Using the Google Workspace Admin Console

For those with Google Workspace admin access, the simplest approach is the Append footer setting. This feature lets you automatically tack on a block of text or an image to every outgoing email from people in a specific organizational unit (OU).

This is a blunt tool, but it's effective for company-wide elements like legal disclaimers or a new marketing banner. The major downside is that it's the same for everyone—it can’t pull in personal details like an employee’s name, title, or direct phone number.

Achieving Full Automation with Third-Party Tools

To get truly dynamic, personalized signatures, most businesses end up using a specialized third-party tool. These platforms are the gold standard for a reason. They plug directly into your Google Workspace directory and use a single master template to generate a perfectly branded, personalized signature for every user.

This approach solves all the common headaches at once:

  • Perfect Consistency: Everyone’s signature uses the right logo, colors, and formatting. No exceptions.

  • Automatic Personalization: The tool pulls each person’s name, job title, and other details straight from your user directory.

  • Centralized Control: Need to update the company logo or add a new promotional link? You change it once in the master template, and it instantly rolls out to the entire organization.

These solutions are typically managed through powerful add-ons for Google Workspace, making them feel like a natural part of your environment. By using a dedicated signature manager, you guarantee that every email from your team looks polished and strengthens your brand.

Common Gmail Signature Questions

Getting your Gmail signature just right can sometimes feel like a puzzle. Even with clear steps, you can run into a few common hiccups. Let's walk through some of the most frequent questions we see and get them sorted out quickly.

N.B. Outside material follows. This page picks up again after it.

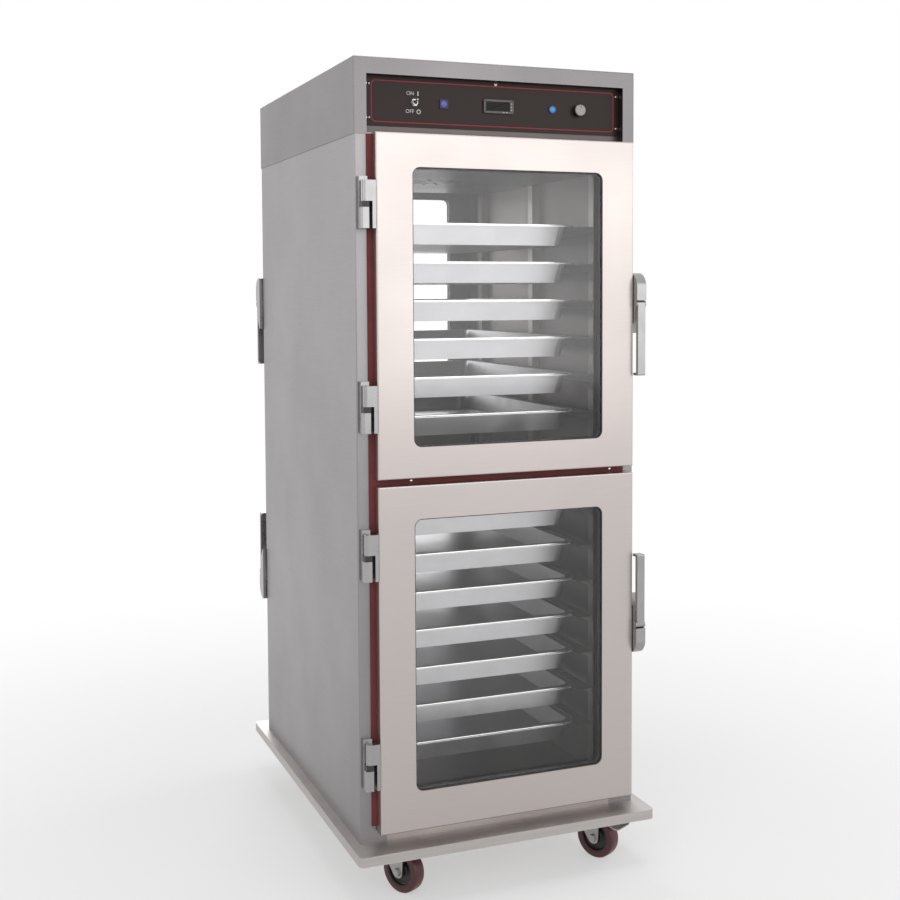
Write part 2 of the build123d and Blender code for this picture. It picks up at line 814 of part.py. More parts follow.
def caster_wheel():
    """Polyurethane tyre bonded on a moulded core with a hub and a thin web."""
    radius, half = wheel_diameter / 2, wheel_width / 2
    core_radius = radius - tyre_thickness
    tyre = Cylinder(radius, wheel_width) - Cylinder(core_radius, wheel_width)
    rims = tyre.edges().filter_by(GeomType.CIRCLE)
    tyre = fillet([edge for edge in rims if edge.radius > radius - 1], tyre_crown)
    hub_half = fork_inner - fit_gap
    profile = make_face(
        Polyline(
            (axle_radius + running_gap, -hub_half),
            (13, -hub_half),
            (13, -6),
            (core_radius - 6, -6),
            (core_radius - 4, -half + 1),
            (core_radius, -half + 1),
            (core_radius, half - 1),
            (core_radius - 4, half - 1),
            (core_radius - 6, 6),
            (13, 6),
            (13, hub_half),
            (axle_radius + running_gap, hub_half),
            close=True,
        )
    )
    core = revolve(Plane.XZ * profile, Axis.Z)
    upright = Pos(wheel_trail, 0, axle_height) * Rot(90, 0, 0)
    return group(upright * tyre, upright * core)


def brake_pedal():
    """Foot pedal of a caster brake: a barrel between the legs and a wide tread plate."""
    barrel_half = fork_inner - fit_gap
    barrel = rod_y(3.5, 0, (-barrel_half, barrel_half), 0)
    neck = block((0, 12), (-barrel_half, barrel_half), (-1.5, 1.5))
    tread_sketch = Pos(10 + (pedal_reach - 10) / 2, 0) * RectangleRounded(
        pedal_reach - 10, pedal_width, 10
    )
    tread = Pos(0, 0, -pedal_sheet / 2) * extrude(tread_sketch, pedal_sheet)
    pedal = barrel + neck + tread - rod_y(2 + running_gap, 0, (-barrel_half, barrel_half), 0)
    return Pos(pedal_pivot_x, 0, pedal_pivot_z) * Rot(0, pedal_slope, 0) * pedal


caster_places = {
    "front_left": (-1, -1),
    "front_right": (1, -1),
    "rear_left": (-1, 1),
    "rear_right": (1, 1),
}


def caster_spot(name):
    """Where the kingpin of a caster stands."""
    side, end = caster_places[name]
    return (
        side * (platform_width / 2 - caster_side_inset),
        end * (platform_depth / 2 - caster_end_inset),
    )


nodes = {}

# Cabinet body
nodes["base_platform"] = platform()
nodes["side_panels"] = group(side_panel(), turned(side_panel()))
nodes["door_frames"] = group(*door_frame(), *[turned(rail) for rail in door_frame()])
nodes["inner_liner"] = inner_liner()
nodes["wall_insulation"] = wall_insulation()
nodes["door_gaskets"] = group(door_gasket(), turned(door_gasket()))
nodes["header_cap"] = header_cap()
nodes["cord_gland"] = cord_gland()
nodes["control_carrier"] = control_carrier()
nodes["control_overlay"] = control_overlay()
nodes["panel_hardware"] = panel_hardware()
nodes["temperature_display"] = temperature_display()
nodes["pilot_lights"] = pilot_lights()
nodes["toggle_lever"] = toggle_lever()
nodes["temperature_knob"] = temperature_knob()

# Air system
nodes["air_baffle"] = air_baffle()
nodes["fan_motor"] = fan_motor()
nodes["fan_wheel"] = fan_wheel()
nodes["heating_element"] = heating_element()

# Racks and trays
lower_rims, upper_rims = rim_heights()
rack = tray_rack()
nodes["tray_racks"] = group(*rack, *[turned(piece) for piece in rack])
nodes["lower_trays"] = group(*[tray(rim) for rim in lower_rims])
nodes["upper_trays"] = group(*[tray(rim) for rim in upper_rims])

# Doors, front and rear, with their hinges and latches
leaves, cams, strikes = [], [], []
for level, (foot, head, sill) in doors.items():
    hinge_middles = (foot + hinge_inset, head - hinge_inset)
    panes = door_panes(sill)
    lever = placed_latch(latch_lever(), level)
    hardware = [door_hinge_leaf(middle) for middle in hinge_middles]
    hardware += [placed_latch(latch_housing(), level), placed_latch(latch_pin(), level)]
    front_pieces = {
        "shell": door_shell(foot, head, sill),
        "liner": door_liner(foot, head, sill),
        "glass": panes,
        "seal": door_seal(sill, panes),
        "hardware": group(*hardware),
        "lever": lever,
    }
    for piece_name, piece in front_pieces.items():
        nodes[f"front_{level}_door_{piece_name}"] = piece
        nodes[f"rear_{level}_door_{piece_name}"] = turned(piece)
    for middle in hinge_middles:
        leaves += [frame_hinge_leaf(middle), turned(frame_hinge_leaf(middle))]
        cams += [hinge_cam(middle), turned(hinge_cam(middle))]
    strike = placed_latch(latch_strike(), level)
    strikes += [strike, turned(strike)]
nodes["frame_hinge_leaves"] = group(*leaves)
nodes["hinge_cams"] = group(*cams)
nodes["latch_strikes"] = group(*strikes)

# Casters
nodes["caster_plates"] = group(*[caster_fixed(*caster_spot(name)) for name in caster_places])
for name, angle in swivel_angles.items():
    spot = caster_spot(name)
    braked = name in braked_casters
    nodes[f"{name}_fork"] = at_caster(caster_fork(braked), *spot, angle)
    nodes[f"{name}_wheel"] = at_caster(caster_wheel(), *spot, angle)
    if braked:
        nodes[f"{name}_brake"] = at_caster(brake_pedal(), *spot, angle)

for name, shape in nodes.items():
    export_step(shape, f"parts/{name}.step")
print(len(nodes), "nodes")
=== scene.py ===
import json
from math import cos, pi, radians, sin

import bmesh
import bpy
from mathutils import Matrix, Vector


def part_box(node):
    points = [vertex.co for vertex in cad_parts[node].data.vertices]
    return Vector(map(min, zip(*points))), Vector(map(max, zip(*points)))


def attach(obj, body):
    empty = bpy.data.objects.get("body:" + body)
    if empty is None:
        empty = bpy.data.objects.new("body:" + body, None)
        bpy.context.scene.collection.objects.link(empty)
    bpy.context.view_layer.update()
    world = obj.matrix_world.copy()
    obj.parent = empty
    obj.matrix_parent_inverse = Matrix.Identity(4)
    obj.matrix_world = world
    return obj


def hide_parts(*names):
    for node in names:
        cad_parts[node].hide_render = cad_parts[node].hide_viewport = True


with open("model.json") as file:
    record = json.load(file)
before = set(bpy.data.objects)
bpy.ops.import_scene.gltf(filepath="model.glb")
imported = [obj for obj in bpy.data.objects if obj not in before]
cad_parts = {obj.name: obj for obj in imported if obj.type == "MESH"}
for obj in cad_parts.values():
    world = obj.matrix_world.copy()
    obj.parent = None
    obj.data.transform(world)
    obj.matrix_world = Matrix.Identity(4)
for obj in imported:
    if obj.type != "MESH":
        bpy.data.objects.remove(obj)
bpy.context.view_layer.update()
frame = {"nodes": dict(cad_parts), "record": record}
joints = {joint["name"]: joint for joint in frame["record"]["behaviour"]["joints"]}


# Viewpoint of the photograph: standing at the front left, a little above the middle of the
# doors, found from the cabinet's own corners. The frame is square.
CAMERA_PLACE = Vector((-1.1841, -3.1164, 1.3378))
CAMERA_YAW = radians(21.525)
CAMERA_PITCH = radians(-3.268)
CAMERA_ROLL = radians(-0.293)
CAMERA_LENS_MM = 52.595
CAMERA_SHIFT_Y = -0.09

ahead = Vector(
    (
        sin(CAMERA_YAW) * cos(CAMERA_PITCH),
        cos(CAMERA_YAW) * cos(CAMERA_PITCH),
        sin(CAMERA_PITCH),
    )
)
level_right = Vector((cos(CAMERA_YAW), -sin(CAMERA_YAW), 0.0))
level_up = level_right.cross(ahead)
right = level_right * cos(CAMERA_ROLL) + level_up * sin(CAMERA_ROLL)
up = level_up * cos(CAMERA_ROLL) - level_right * sin(CAMERA_ROLL)
camera = bpy.data.objects.new("camera", bpy.data.cameras.new("camera"))
camera.data.lens = CAMERA_LENS_MM
camera.data.sensor_width = 36.0
camera.data.shift_y = CAMERA_SHIFT_Y
camera_turn = Matrix((right, up, -ahead)).transposed().to_4x4()
camera.matrix_world = Matrix.Translation(CAMERA_PLACE) @ camera_turn
bpy.context.scene.collection.objects.link(camera)
bpy.context.scene.camera = camera
bpy.context.scene.view_settings.view_transform = "Standard"
# Enough see-through steps for the eye to pass the eight faces of four panes.
bpy.context.scene.cycles.transparent_max_bounces = 32


# White studio: a pale floor that keeps the cabinet's shadow and fades into the white
# backdrop away from it, large soft lamps, and a backdrop that metal and glass also see.
FLOOR_HEX = "#F4F3F2"
FLOOR_SIZE = 24.0
FADE_START = 0.7
FADE_END = 2.8
FADE_LEAST = 0.45


def linear(hex_colour):
    """An sRGB hex colour as linear red, green, blue and alpha."""
    channels = [int(hex_colour[i : i + 2], 16) / 255 for i in (1, 3, 5)]
    curved = [c / 12.92 if c <= 0.04045 else ((c + 0.055) / 1.055) ** 2.4 for c in channels]
    return curved + [1.0]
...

Why Is My Gmail Signature Image Showing up as a Broken Icon?

This is probably the most classic signature issue out there. The culprit is almost always the same: you've uploaded the image directly from your computer. When you do that, some email clients (like Outlook) get confused and either block it or treat it as an attachment, leaving your recipient with a sad, broken image icon.

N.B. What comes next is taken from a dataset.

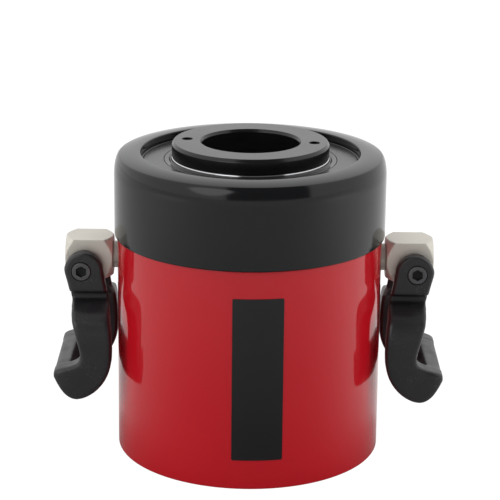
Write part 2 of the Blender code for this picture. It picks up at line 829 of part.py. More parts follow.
def make_bail(side, ring_axis, finish):
    """Two legs and a bar in one forging, drilled for the shoulder screws and their heads."""
    bail = place(bail_leg(f"bail_{side}", -1, finish), ring_axis)
    combine(bail, place(cross_bar(f"cross_bar_{side}"), ring_axis), "UNION")
    combine(bail, place(bail_leg(f"back_leg_{side}", 1), ring_axis), "UNION")
    hole_radius = pivot_shoulder_radius + seat_gap
    hole = rod(f"bail_hole_{side}", hole_radius, -2 * leg_outer, 2 * leg_outer, screw_steps)
    combine(bail, place(hole, ring_axis, turned_by=(math.pi / 2, 0, 0)))
    head_hole = pivot_head_radius + swivel_gap
    sunk = lug_outer - pivot_head_height
    for way, turn in (("front", math.pi / 2), ("back", -math.pi / 2)):
        recess = rod(f"head_recess_{side}_{way}", head_hole, sunk, 2 * leg_outer, fitting_steps)
        combine(bail, place(recess, ring_axis, turned_by=(turn, 0, 0)))


def make_hoist_ring(side, axis, steel, black, nickel, forged):
    """One side's ring; the left one is the right one turned half round the cylinder's axis."""
    turn = 0 if side == "right" else math.pi
    half_turn = pivot_point(f"side_{side}", axis, turned_by=(0, 0, turn))
    stem = pivot_point(f"stem_{side}", half_turn, (0, 0, ring_height), (0, math.pi / 2, 0))
    make_hoist_mounting(side, stem, steel, black)
    make_hoist_block(side, stem, nickel)
    make_pivot_screws(side, stem, black)
    hinge = pivot_point(f"bail_hinge_{side}", half_turn, (pivot_distance, 0, pivot_height))
    make_bail(side, hinge, forged)


def make_coupler(axis, brass, steel):
    """The coupler's fixed half: a threaded shank, a hexagon and a barrel with a ball valve inside."""
    port = pivot_point("port_axis", axis, (0, 0, port_height), (-math.pi / 2, 0, 0))
    shank_foot = port_face - port_thread_depth + seat_gap
    chamfer = cap_chamfer
    outline = [
        (port_passage_radius, shank_foot),
        (port_thread_radius - seat_gap, shank_foot),
        (port_thread_radius - seat_gap, coupler_foot),
        (coupler_barrel_radius, coupler_foot),
        (coupler_barrel_radius, coupler_end - chamfer),
        (coupler_barrel_radius - chamfer, coupler_end),
        (coupler_mouth_radius, coupler_end),
        (coupler_mouth_radius, coupler_end - coupler_mouth_depth),
        (coupler_seat_radius, coupler_end - coupler_mouth_depth),
        (coupler_seat_radius, coupler_seat_foot),
        (coupler_chamber_radius, coupler_seat_foot),
        (coupler_chamber_radius, coupler_chamber_foot),
        (port_passage_radius, coupler_chamber_foot),
    ]
    coupler = place(turned("coupler_body", outline, fitting_steps, brass), port)
    within_wall = (coupler_barrel_radius + coupler_chamber_radius) / 2
    hex_corner = coupler_hex_width / math.sqrt(3)
    flats = ring("coupler_flats", within_wall, hex_corner, coupler_foot, coupler_barrel_foot, 6, None)
    combine(coupler, place(flats, port), "UNION")
    seat_depth = math.sqrt(coupler_ball_radius**2 - coupler_seat_radius**2)
    ball_height = coupler_seat_foot - seat_depth - seat_gap
    form = bmesh.new()
    fineness = {"u_segments": screw_steps, "v_segments": screw_steps // 2}
    bmesh.ops.create_uvsphere(form, radius=coupler_ball_radius, **fineness)
    place(object_from("coupler_ball", form, steel), port, (0, 0, ball_height))
    behind = math.sqrt(coupler_ball_radius**2 - coupler_spring_radius**2)
    spring_top = ball_height - behind - coupler_spring_wire
    spring = coil(
        "coupler_spring",
        coupler_spring_radius,
        coupler_spring_wire,
        coupler_spring_turns,
        coupler_chamber_foot + seat_gap,
        spring_top,
        coupler_spring_fineness,
        steel,
    )
    place(spring, port)


def make_dust_cap(axis, finish):
    port = pivot_point("cap_axis", axis, (0, 0, port_height), (-math.pi / 2, 0, 0))
    inner = coupler_barrel_radius + seat_gap
    foot = cap_end - cap_length
    outline = [
        (0, coupler_end + seat_gap),
        (inner, coupler_end + seat_gap),
        (inner, foot),
        (cap_radius, foot),
        (cap_radius, cap_end - cap_chamfer),
        (cap_radius - cap_chamfer, cap_end),
        (0, cap_end),
    ]
    place(turned("dust_cap", outline, fitting_steps, finish), port)


def main():
    clear_scene()
    red_paint = finish_of("red_paint", (0.36, 0.012, 0.022), 0.22, 0.0)
    black_coat = finish_of("black_coat", (0.012, 0.012, 0.013), 0.35, 0.0)
    chrome = finish_of("chrome_plate", (0.72, 0.72, 0.74), 0.12, 1.0)
    tube_steel = finish_of("tube_steel", (0.45, 0.45, 0.47), 0.3, 1.0)
    phosphate = finish_of("phosphate", (0.03, 0.03, 0.032), 0.45, 0.4)
    rubber = finish_of("seal_rubber", (0.02, 0.02, 0.02), 0.6, 0.0)
    guide = finish_of("guide_bronze", (0.42, 0.27, 0.1), 0.4, 1.0)
    spring_steel = finish_of("spring_steel", (0.12, 0.12, 0.13), 0.4, 1.0)
    nickel = finish_of("nickel_plate", (0.62, 0.58, 0.51), 0.28, 1.0)
    forged = finish_of("forged_black", (0.03, 0.03, 0.032), 0.55, 0.2)
    label = finish_of("label_film", (0.02, 0.018, 0.02), 0.4, 0.0)
    coupler_steel = finish_of("coupler_steel", (0.5, 0.48, 0.42), 0.3, 1.0)
    cap_plastic = finish_of("cap_plastic", (0.35, 0.02, 0.02), 0.4, 0.0)

    axis = pivot_point("cylinder_axis", None, (0, axis_offset, 0))
    make_cylinder_body(axis, red_paint)
    make_centre_tube(axis, tube_steel, rubber)
    make_plunger(axis, chrome)
    make_piston_rings(axis, rubber, guide)
    make_tube_rings(axis, rubber, guide)
    make_stop_ring(axis, phosphate, rubber, guide)
    make_set_screw(axis, phosphate)
    make_return_spring(axis, spring_steel)
    make_saddle(axis, black_coat)
    make_thread_protector(axis, black_coat)
    make_label_plate(axis, label)
    for side in ("right", "left"):
        make_hoist_ring(side, axis, tube_steel, phosphate, nickel, forged)
    make_coupler(axis, coupler_steel, tube_steel)
    make_dust_cap(axis, cap_plastic)


main()
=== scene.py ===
"""The finished look of a hollow plunger hydraulic cylinder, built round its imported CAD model.

Every piece is a surface worked out with numpy from the sizes in the panel, in metres. It takes the
place of the CAD node of the same name and rides on that node's body.
"""

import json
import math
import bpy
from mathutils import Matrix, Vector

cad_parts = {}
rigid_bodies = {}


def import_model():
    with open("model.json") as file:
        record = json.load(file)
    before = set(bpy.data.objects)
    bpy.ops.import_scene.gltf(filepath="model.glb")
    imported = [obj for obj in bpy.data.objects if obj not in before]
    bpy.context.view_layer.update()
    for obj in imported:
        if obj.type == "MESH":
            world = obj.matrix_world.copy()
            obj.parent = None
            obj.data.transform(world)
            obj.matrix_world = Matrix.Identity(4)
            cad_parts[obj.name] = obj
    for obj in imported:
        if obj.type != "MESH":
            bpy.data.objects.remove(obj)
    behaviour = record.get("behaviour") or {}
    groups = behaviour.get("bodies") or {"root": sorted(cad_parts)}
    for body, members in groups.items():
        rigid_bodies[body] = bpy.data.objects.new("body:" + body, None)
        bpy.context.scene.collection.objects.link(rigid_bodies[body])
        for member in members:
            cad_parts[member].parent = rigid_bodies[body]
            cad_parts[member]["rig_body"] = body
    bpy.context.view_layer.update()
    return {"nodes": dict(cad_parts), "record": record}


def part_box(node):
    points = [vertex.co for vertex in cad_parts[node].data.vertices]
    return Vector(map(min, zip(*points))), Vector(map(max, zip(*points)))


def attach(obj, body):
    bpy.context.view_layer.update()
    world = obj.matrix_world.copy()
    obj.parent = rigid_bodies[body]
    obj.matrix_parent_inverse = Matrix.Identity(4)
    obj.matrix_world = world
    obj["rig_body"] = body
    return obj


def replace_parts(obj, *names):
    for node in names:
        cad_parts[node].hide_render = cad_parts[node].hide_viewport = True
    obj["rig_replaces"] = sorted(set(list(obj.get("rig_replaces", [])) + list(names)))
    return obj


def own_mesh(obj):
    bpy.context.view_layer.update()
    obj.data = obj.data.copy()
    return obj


bl_info = {
    "name": "Hollow plunger cylinder",
    "version": (1, 0, 0),
    "blender": (4, 5, 0),
    "location": "3D View > Sidebar > Cylinder",
    "description": "Builds the finished look of a hollow plunger hydraulic cylinder",
    "category": "Add Mesh",
}

import bmesh
import bpy
import numpy as np
from bpy.props import FloatProperty, FloatVectorProperty, IntProperty, PointerProperty
from mathutils import Euler, Matrix, Vector

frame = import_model()
slot_of = {row["node"]: row["material_slot"] for row in frame["record"]["subparts"]}
saddle_low, saddle_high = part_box("saddle")
axis_y = (saddle_low.y + saddle_high.y) / 2


# Sizes and colours


gap = 0.0003  # clearance between neighbouring pieces


def length(default, description):
    """A size in metres."""
    return FloatProperty(
        description=description, default=default, min=0, unit="LENGTH", precision=4
    )


def rotation(default, description):
    """A turn in radians."""
    return FloatProperty(description=description, default=default, unit="ROTATION")


def colour(default, description):
    return FloatVectorProperty(
        description=description, default=default, min=0, max=1, subtype="COLOR"
    )


class BarrelSizes(bpy.types.PropertyGroup):
    radius: length(0.1068, "Outside radius of the red barrel")
    foot_edge: length(0.0012, "Rounding of the barrel's lower edge")
    base: length(0.0300, "Thickness of the base")
    bore: length(0.0794, "Radius of the bore that the piston runs in")
    collar: length(0.1048, "Radius of the threaded collar under the head ring")
    collar_foot: length(0.1779, "Height where the collar starts")
    top: length(0.2395, "Height of the barrel's top face")
    bolt_circle: length(0.0889, "Radius of the circle of the four base bolts")
    bolt_hole: length(0.0070, "Radius of a base bolt hole")
    bolt_depth: length(0.0190, "Depth of a base bolt hole")


class HeadSizes(bpy.types.PropertyGroup):
    radius: length(0.1091, "Outside radius of the black head ring")
    top: length(0.2456, "Height of the head ring's top face")
    lip: length(0.0880, "Inside radius of the head ring's lip")
    crown: length(0.0019, "How far the top face falls away towards the shoulder")
    shoulder: length(0.0044, "How far the head ring's rounded shoulder reaches inwards")
    shoulder_drop: length(0.0160, "How far the rounded shoulder reaches down")
    stop_ring: length(0.0855, "Outside radius of the stop ring")
    stop_foot: length(0.2095, "Height of the stop ring's lower face")
    wiper_lip: length(0.0008, "Height of the wiper's lip above the stop ring")
    set_screw: length(0.2250, "Height of the stop ring's set screw")


class PlungerSizes(bpy.types.PropertyGroup):
    radius: length(0.0635, "Radius of the chromed plunger")
    top: length(0.2416, "Height of the plunger's top face")
    piston_foot: length(0.0346, "Height of the piston's lower face")
    piston: length(0.0360, "Height of the piston")
    tube: length(0.0460, "Outside radius of the centre tube")
    tube_bore: length(0.0397, "Inside radius of the centre tube")
    tube_top: length(0.2180, "Height of the centre tube's upper end")
    saddle: length(0.0630, "Radius of the saddle")
    saddle_bore: length(0.0390, "Radius of the hole through the saddle")
    saddle_top: length(0.2540, "Height of the saddle's top face")
    spanner_circle: length(0.0510, "Distance of the spanner holes from the axis")
    spanner_hole: length(0.0043, "Radius of a spanner hole")
    wire: length(0.0047, "Radius of the return spring's wire")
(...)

The fix is to host your image online and then link to it. Upload your logo to your company website, a public folder in Google Drive, or an image hosting service. Once it's uploaded, get the public URL for the image. Back in the Gmail signature editor, choose the "Web Address (URL)" option when inserting your image. This method ensures your logo or headshot shows up perfectly for everyone, every time.

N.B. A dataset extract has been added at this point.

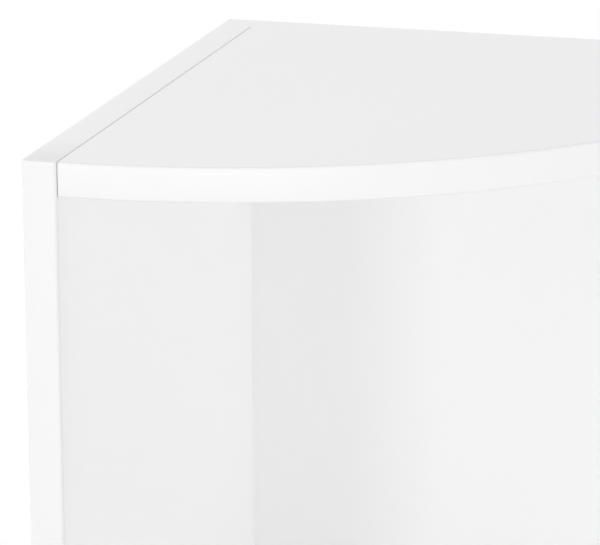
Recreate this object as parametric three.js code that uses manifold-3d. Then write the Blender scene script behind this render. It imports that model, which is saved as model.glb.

How Can I Create an HTML Signature with Columns?

Gmail's native signature editor is great for simple setups, but it hits a wall when you want more complex layouts, like side-by-side columns. It just wasn't built for that.

For a more advanced design, you'll want to turn to a dedicated email signature generator. These tools are fantastic—they offer professional templates and easy-to-use builders that let you create a sharp, multi-column HTML signature without writing a single line of code.

After you've perfected your design in the generator, it will give you the finished HTML. All you have to do is copy that block of code and paste it directly into the Gmail signature box.

Always send a test email! Seriously, send one to yourself and check it on different devices and email clients (your phone, Outlook, Apple Mail). It’s the only way to be 100% sure your new signature looks as good to everyone else as it does to you.

Can I Set a Different Signature for Replies and Forwards?

Yes, you absolutely can—and you should! It’s a great practice for keeping long email chains from getting cluttered with repetitive signature blocks.

Head into your main Gmail settings and find the "Signature defaults" section. You’ll see two dropdown menus waiting for you:

  • FOR NEW EMAILS USE

  • ON REPLY/FORWARD USE

You can assign any of your saved signatures to each action. A popular and professional approach is to use your full, detailed signature for brand new emails and a much shorter version for replies. Something as simple as your name and title is perfect for keeping follow-up messages clean and readable.